Songs like "Serious Business" still feel relevant because they deal with the basic human drive for sex, violence, and rock and roll. It’s a cynical record in some ways, but it’s also incredibly fun. It catches a man right at the moment he realized he had the power to be himself.
Most artists, when they get that first taste of massive fame, get scared of losing it. They start listening to the label. They start chasing the next "Jack & Diane." Mellencamp did the opposite. He used his leverage to become the "Little Bastard" he always wanted to be.
What to Listen for Today
If you’re revisiting John Cougar Mellencamp Uh-Huh or hearing it for the first time, don't just stick to the radio hits. Dig into "Warmer Place to Sleep" or the frantic energy of "Lovin' Mother Fo Ya." Look for the moments where the band almost falls apart but keeps it together through pure grit.
Notice how the guitars aren't layered a hundred times. You can hear the individual instruments. You can hear the room. It’s a masterclass in how to record a rock band without killing the soul of the performance.
Your Uh-Huh Listening Checklist:
- Check the lyrics to "Pink Houses" again. It's much darker than you remember.

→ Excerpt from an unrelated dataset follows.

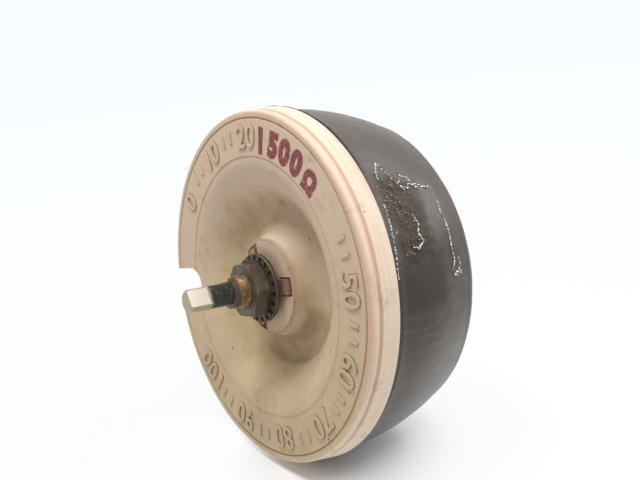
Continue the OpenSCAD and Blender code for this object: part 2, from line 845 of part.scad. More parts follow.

- Listen to Kenny Aronoff’s snare. That’s the sound of a man hitting the drums like they owe him money.
- Spot the John Prine influence on "Jackie O." It's a rare glimpse into Mellencamp's folk roots during his "rock star" peak.
- Turn up "Authority Song" when you're having a bad day at work. It helps. Honestly.
John Cougar Mellencamp didn't just give us a set of hits with Uh-Huh. He gave us a blueprint for artistic independence. He proved that you could be a global superstar while still recording in a shack in the middle of Indiana. That’s probably why, decades later, when those first chords of "Crumblin' Down" hit the speakers, everyone still stops what they're doing to listen.
To get the most out of this era of music, try listening to Uh-Huh back-to-back with its successor, Scarecrow. You’ll hear the exact moment a pop star became a poet of the American landscape. Just make sure you turn the volume up; this isn't background music. It’s serious business.